Ehi, anime in lotta,
mi sono guardata allo specchio stamattina e ho sentito il mio cuore battere forte, non per la paura di una bilancia o di un numero, ma per me stessa. Basta, dico basta! Le diete mi hanno incatenata per anni, un ciclo infinito di regole, privazioni e sensi di colpa. Ogni battito sembrava scandire un "devi", un "non puoi", ma ora? Ora il mio battito dice "vivi".
Mangiare non è un crimine, è un dialogo con il mio corpo. Voglio ascoltarlo, capirlo, non zittirlo con un conteggio di calorie. Il cibo non è il nemico, è la mia storia, le mie emozioni, e sì, anche le mie ferite. Ho deciso: niente più gabbie. Intuitivo, libero, vero. Sto imparando a sentire quando sono piena, quando ho fame, quando è solo la mia testa a urlare.
E sapete una cosa? Il mio cuore batte ancora, più forte di prima, non per un traguardo su una taglia, ma per la pace con me stessa. Chi è con me?
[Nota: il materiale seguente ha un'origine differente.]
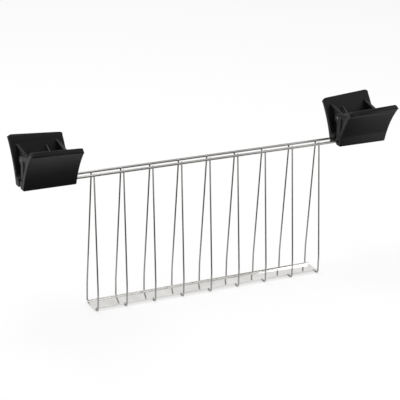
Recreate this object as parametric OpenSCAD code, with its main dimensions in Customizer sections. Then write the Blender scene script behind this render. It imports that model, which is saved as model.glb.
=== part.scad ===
// Sandwich cage for a long-slot toaster. Nine spring-wire hoops hang from two rails and carry
// a sheet-steel crumb tray. A plastic handle at each end works like a clothes peg: squeezing
// its two leaves together swings the rails apart and opens the cage.
// X runs along the rails, +Y is the rear, Z is up from the undersides of the hoops.

/* [Cage] */
// Number of wire hoops along the cage
hoop_count = 9; // [3:1:12]
// Distance between neighbouring hoops
hoop_pitch = 27; // [18:0.5:32]
// Diameter of the hoop wire
hoop_wire_d = 1.4; // [1:0.1:2]
// Width of a hoop between the centres of its upright wires
hoop_w = 24.3; // [20:0.1:32]
// Bend radius at the two lower corners of a hoop, on the wire's centre line
hoop_bend_r = 3; // [2:0.1:5]
// Height at which the upright wires start to lean towards each other
knee_z = 18; // [12:0.5:30]
// Height of the rails' centre lines
rail_z = 122; // [90:0.5:150]
// Distance between the two rails' centre lines with the cage closed
rail_gap = 9.75; // [9.5:0.05:14]
// Diameter of the rail wire
rail_d = 2.2; // [1.8:0.1:3]
// How far the hoop wires reach above the rails' centre lines
hoop_tip = 1; // [0.2:0.1:3]

/* [Crumb tray] */
// Thickness of the tray's sheet
tray_sheet = 0.5; // [0.3:0.1:0.9]
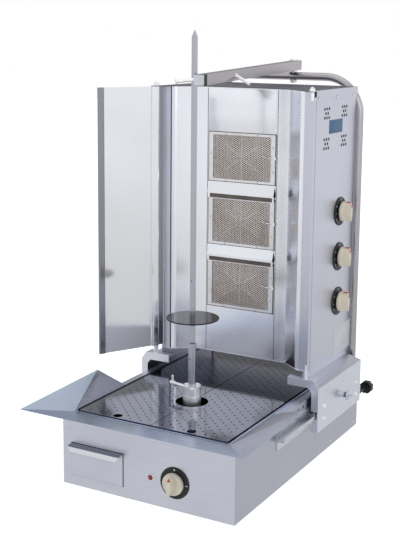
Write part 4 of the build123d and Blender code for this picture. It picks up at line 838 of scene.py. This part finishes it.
capShadow = {"centre": (25, -165.2, 953.2), "size": (26.2, 13.4, 26.2), "bevel": 0.5}
# ends along X, radii there, sides and bevel
lock = {
    "y": 177, "z": 145,
    "lockRing": ((266.8, 269.8), (7.4, 7.4), 28, 0.5), "lockStud": ((280, 285.6), (3.3, 2.8), 20, 0.4),
}


def lockTrim(name, finish):
    (foot, tip), (radius, endRadius), sides, bevel = lock[name]
    shape = bmesh.new()
    addRod(shape, (foot, lock["y"], lock["z"]), (tip, lock["y"], lock["z"]), radius, sides, endRadius)
    softenEdges(shape, sharpEdges(shape), bevel)
    setPiece(name, shape, finish, "lock")


# black block behind the white arm cap, a painted shade round it; black ring and white stud on the side lock
setSoftBlock("capShadowBlock", capShadow["centre"], capShadow["size"], capShadow["bevel"], "blackPlastic", "arm")
lockTrim("lockRing", "blackPlastic")
lockTrim("lockStud", "whitePlastic")
print("controls made")


# small fastenings, vents and blank plates

cabinetScrew = {"x": 230, "ys": (175, 335), "zs": (14,), "radius": 4.2, "height": 2.0, "turn": 0.3}
panelScrew = {"x": 212.4, "ys": (84, 196, 308), "zs": (905, 210), "radius": 3.4, "height": 1.6, "turn": 0.5}
# each plate's middle in Y and Z, then its length and height
plates = {
    "x": 212.6, "thickness": 0.8, "bevel": 0.25,
    "rating": (277, 266, 118, 74), "blue": (194, 832, 84, 34),
}
vents = {
    "shadeSheet": (206.5, 193, 830), "shadeSheetSize": (0.8, 190, 130),
    "ys": (135, 249), "zs": (867, 792),     # middles of the four groups of holes
    "wideRow": (-14, 0, 14), "narrowRow": (-7, 7), "rowPitch": 11,
    "shadeDisc": (212.0, 212.75), "shadeDiscRadius": 3.9, "shadeDiscSides": 16,
}


def sideScrews(name, screw, finish, body):
    shape = bmesh.new()
    for side in (-1, 1):
        for y in screw["ys"]:
            for z in screw["zs"]:
                panScrew(shape, (side * screw["x"], y, z), (side, 0, 0),
                         screw["radius"], screw["height"], screw["turn"])
    setPiece(name, shape, finish, body)


# black sheet behind the vents, with a black disc wider than the hole in each hole: painted shade for the dark
# inside of the vents
def ventShade():
    shape = bmesh.new()
    x, y, z = vents["shadeSheet"]
    inner, outer = vents["shadeDisc"]
    pitch = vents["rowPitch"]
    rows = ((pitch, vents["wideRow"]), (0, vents["narrowRow"]), (-pitch, vents["wideRow"]))
    places = [(groupY + along, groupZ + row) for groupY in vents["ys"] for groupZ in vents["zs"]
              for row, steps in rows for along in steps]
    for side in (-1, 1):
        addBlock(shape, (side * x, y, z), vents["shadeSheetSize"])
        for holeY, holeZ in places:
            addRod(shape, (side * inner, holeY, holeZ), (side * outer, holeY, holeZ),
                   vents["shadeDiscRadius"], vents["shadeDiscSides"])
    setPiece("ventShade", shape, "blackPlastic", "carriage", smooth=0)


# a bare plate riveted to the right side
def blankPlate(name, finish, y, z, length, height):
    setSoftBlock(name, (plates["x"], y, z), (plates["thickness"], length, height), plates["bevel"],
                 finish, "carriage")


sideScrews("cabinetScrews", cabinetScrew, "zinc", "cabinet")
sideScrews("panelScrews", panelScrew, "turnedSteel", "carriage")
ventShade()
blankPlate("blankRatingPlate", "blankPlate", *plates["rating"])
blankPlate("blankBluePlate", "bluePlate", *plates["blue"])
print("fastenings made")


# studio

camera = {
    "place": (1.2387, -2.324, 1.0605),
    "azimuth": 29.33,       # it looks this far left of +Y
    "elevation": -9.44,
    "roll": -0.51,
    "lens": 96.96, "sensor": 36.0, "shiftY": -0.17, "clipEnd": 60.0,
}
# place, what it points at, size, power, and whether metal mirrors it
lights = {
    "keyBox": ((-1.6, -2.4, 2.2), (0, 0, 0.5), (2.6, 2.6), 20.0, False),
    "fillBox": ((2.6, -1.0, 1.6), (0, 0, 0.5), (1.2, 1.8), 6.0, True),
    "topBox": ((0.0, 0.2, 2.8), (0, 0, 0.4), (1.8, 1.8), 7.0, True),
}


def placeCamera():
    a, e = radians(camera["azimuth"]), radians(camera["elevation"])
    forward = Vector((-sin(a) * cos(e), cos(a) * cos(e), sin(e)))
    across = forward.cross(Vector((0, 0, 1))).normalized()
    above = across.cross(forward)
    rolled = Matrix.Rotation(radians(camera["roll"]), 3, forward)
    turn = Matrix((rolled @ across, rolled @ above, -forward)).transposed().to_4x4()

    data = bpy.data.cameras.new("studioCamera")
    data.sensor_fit = "HORIZONTAL"
    data.sensor_width = camera["sensor"]
    data.lens = camera["lens"]
    data.shift_y = camera["shiftY"]
    data.clip_end = camera["clipEnd"]
    studioCamera = bpy.data.objects.new("studioCamera", data)
    studioCamera.matrix_world = Matrix.Translation(camera["place"]) @ turn
    bpy.context.collection.objects.link(studioCamera)
    bpy.context.scene.camera = studioCamera


def softBox(name, place, target, size, power, mirrored):
    data = bpy.data.lights.new(name, "AREA")
    data.shape = "RECTANGLE"
    data.size, data.size_y = size
    data.energy = power
    box = bpy.data.objects.new(name, data)
    box.location = place
    box.visible_glossy = mirrored
    box.rotation_euler = (Vector(target) - Vector(place)).to_track_quat("-Z", "Y").to_euler()
    bpy.context.collection.objects.link(box)


placeCamera()
for name, setting in lights.items():
    softBox(name, *setting)

room = {
    # what metal sees right below and right above, and how pale it is at heights from 0 to 1 between them
    "under": (0.78, 0.78, 0.8, 1), "over": (0.62, 0.63, 0.67, 1),
    "between": ((0.48, 0.9), (0.6, 1.0), (0.8, 0.82)),
    "sideways": (-0.2, 0.9, 1.0, 1.1),      # brighter towards +X
    "rear": (-0.5, 0.86, 0.0), "rearward": (0.55, 0.9, 1.0, 0.4),       # darker behind the grill
    "ambient": (0.95, 0.97, 1.0, 1), "ambientLevel": 0.55,
    "floorSize": 12.0, "floorDrop": -0.0006, "floorGlow": 0.66,
    # floorAway paints shade into the floor that metal mirrors, darker near the grill
    "floorAway": (1.0, 5.5, 0.74, 0.95),    # the floor as metal sees it, darker near the grill
}
white = (1, 1, 1, 1)


# white surroundings for the eye and for the metal, greyer overhead so that the sheet shows its folds
def paperWorld():
    world = bpy.data.worlds.new("paperWorld")
    bpy.context.scene.world = world
    world.use_nodes = True
    tree = world.node_tree
    tree.nodes.clear()
    rays = addNode(tree, "LightPath").outputs
    direction = addNode(tree, "TexCoord").outputs["Generated"]
    parts = addNode(tree, "SeparateXYZ", (direction,)).outputs

    upward = addNode(tree, "MapRange", (parts["Z"], -1.0, 1.0, *fullSpan)).outputs["Result"]
    height = addNode(tree, "ValToRGB", (upward,))
    stops = height.color_ramp.elements
    stops[0].position, stops[0].color = 0.0, room["under"]
    stops[1].position, stops[1].color = 1.0, room["over"]
    for position, level in room["between"]:
        stops.new(position).color = (level, level, level * 1.01, 1)
    sideways = addNode(tree, "MapRange", (parts["X"], *room["sideways"])).outputs["Result"]
    behind = addNode(tree, "VectorMath", (direction, room["rear"]), operation="DOT_PRODUCT")
    rearward = addNode(tree, "MapRange", (behind.outputs["Value"], *room["rearward"])).outputs["Result"]
    level = addNode(tree, "Math", (sideways, rearward), operation="MULTIPLY").outputs[0]
    grey = addNode(tree, "CombineColor", (level, level, level)).outputs["Color"]
    reflected = addNode(tree, "Mix", {0: 1.0, 6: height.outputs["Color"], 7: grey},
                        data_type="RGBA", blend_type="MULTIPLY").outputs[2]

    paper = addNode(tree, "Background", (white, 1.0)).outputs[0]
    mirrored = addNode(tree, "Background", (reflected, 1.0)).outputs[0]
    ambient = addNode(tree, "Background", (room["ambient"], room["ambientLevel"])).outputs[0]
    shiny = addNode(tree, "Math", (rays["Is Glossy Ray"], rays["Is Transmission Ray"]),
                    operation="MAXIMUM").outputs[0]
    lit = addNode(tree, "MixShader", (shiny, ambient, mirrored)).outputs[0]
    seen = addNode(tree, "MixShader", (rays["Is Camera Ray"], lit, paper)).outputs[0]
    addNode(tree, "OutputWorld", (seen,))


# Matt white paper: the eye sees it near white with the grill's shadow, and metal sees it as a pale floor with
# painted shade near the grill.
def whitePaper():
    material, tree, place = newMaterial("matt white paper")
    fibre = addNode(tree, "TexNoise", {"Vector": place, "Scale": 300.0, "Detail": 2.0}).outputs["Fac"]
    bump = addNode(tree, "Bump", {"Height": fibre, "Strength": 0.02, "Distance": 0.0005})
    paper = addNode(tree, "BsdfDiffuse", {"Color": white, "Normal": bump.outputs["Normal"]}).outputs[0]
    rays = addNode(tree, "LightPath").outputs
    glow = addNode(tree, "Emission", (white, room["floorGlow"])).outputs[0]
    both = addNode(tree, "AddShader", (paper, glow)).outputs[0]
    away = addNode(tree, "VectorMath", (place,), operation="LENGTH").outputs["Value"]
    level = addNode(tree, "MapRange", (away, *room["floorAway"])).outputs["Result"]
    bounced = addNode(tree, "Emission", (white, level)).outputs[0]
    unseen = addNode(tree, "MixShader", (rays["Is Glossy Ray"], paper, bounced)).outputs[0]
    mixed = addNode(tree, "MixShader", (rays["Is Camera Ray"], unseen, both)).outputs[0]
    addNode(tree, "OutputMaterial", (mixed,))
    return material


def paperFloor():
    shape = bmesh.new()
    bmesh.ops.create_grid(shape, x_segments=1, y_segments=1, size=room["floorSize"])
    bmesh.ops.translate(shape, verts=shape.verts, vec=(0, 0, room["floorDrop"]))
    mesh = bpy.data.meshes.new("paperFloor")
    shape.to_mesh(mesh)
    shape.free()
    floor = bpy.data.objects.new("paperFloor", mesh)
    bpy.context.collection.objects.link(floor)
    mesh.materials.append(whitePaper())


paperWorld()
paperFloor()
print("studio ready")

bpy.context.scene.view_settings.view_transform = "Standard"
Chi vuole smettere di contare e iniziare a sentire?
Ciao, spiriti ribelli,
ho letto le tue parole e mi sono fermato a pensare. Il tuo cuore che batte per te stessa, non per un numero o una regola, mi ha colpito. Anch’io, in un certo senso, sto cercando di liberarmi, ma da una prigione diversa. Il mio metabolismo è un fuoco che brucia tutto troppo in fretta, e per anni ho cercato di domarlo, di costruirci sopra qualcosa di solido, di “mio”. Non parlo di diete per perdere, ma di strategie per crescere, per mettere su muscoli senza lasciarmi sommergere dal grasso. Eppure, sai, credo che siamo più vicini di quanto sembri.
Mangiare per me è sempre stato un mezzo, non un fine. Ogni piatto è una scelta: proteine per ricostruire, carboidrati per avere energia, grassi per non crollare. Ma leggendoti mi chiedo: quanto mi sto davvero ascoltando? Passo ore a pianificare, a pesare, a calcolare i tempi tra un pasto e l’altro, gli allenamenti che devono incastrarsi come un puzzle perfetto. Funziona, sì. La “massa pulita” arriva, i muscoli crescono senza quel velo di morbidezza che non voglio. Ma a volte mi sembra di essere un architetto così preso dal progetto da dimenticare di abitare la casa che sta costruendo.
Il tuo “vivi” mi risuona dentro. Forse anch’io sto inseguendo una libertà, diversa dalla tua, ma con lo stesso sapore. Io non conto calorie per privarmi, le conto per controllare, per plasmare. Ma c’è una parte di me che si chiede se non potrei, almeno ogni tanto, lasciare il righello sul tavolo e prendere il piatto così com’è. Fidarmi di quello che sento, non solo di quello che misuro. È strano, no? Tu parli di smettere di contare per abbracciare te stessa, io potrei smettere di contare per vedere fin dove arriva questo fuoco senza che lo soffochi con troppa legna.
La mia giornata tipo è questa: colazione con albumi, avena e un cucchiaio di burro di arachidi, poi petto di pollo e riso a pranzo, un allenamento con i pesi che mi lascia stanco ma vivo, e la sera magari del pesce con verdure. Non è una dieta, è una routine che mi dà forza. Ma forse potrei imparare da te a renderla meno rigida, a farla parlare di più con il mio corpo e meno con la mia testa. Intuitivo, hai detto. Libero. Vero. Quelle parole mi girano intorno come un invito.
Il mio cuore batte per il ferro che sollevo, per la sensazione di un muscolo che cresce, ma forse potrebbe battere anche per una tregua. Non parlo di mollare tutto, ma di trovare un equilibrio che non sia solo bilance e percentuali. Tu stai imparando a sentire la fame e la pienezza, io potrei imparare a sentire quando sto esagerando con il controllo. Siamo su strade diverse, ma il traguardo sembra lo stesso: pace. Con il cibo, con il corpo, con noi stessi.
Chi è con noi, dici? Io ci sono. Non proprio per smettere del tutto di contare, ma per iniziare a sentire di più. Forse è questo il progresso: non un numero che sale o scende, ma un battito che si fa più chiaro, più nostro.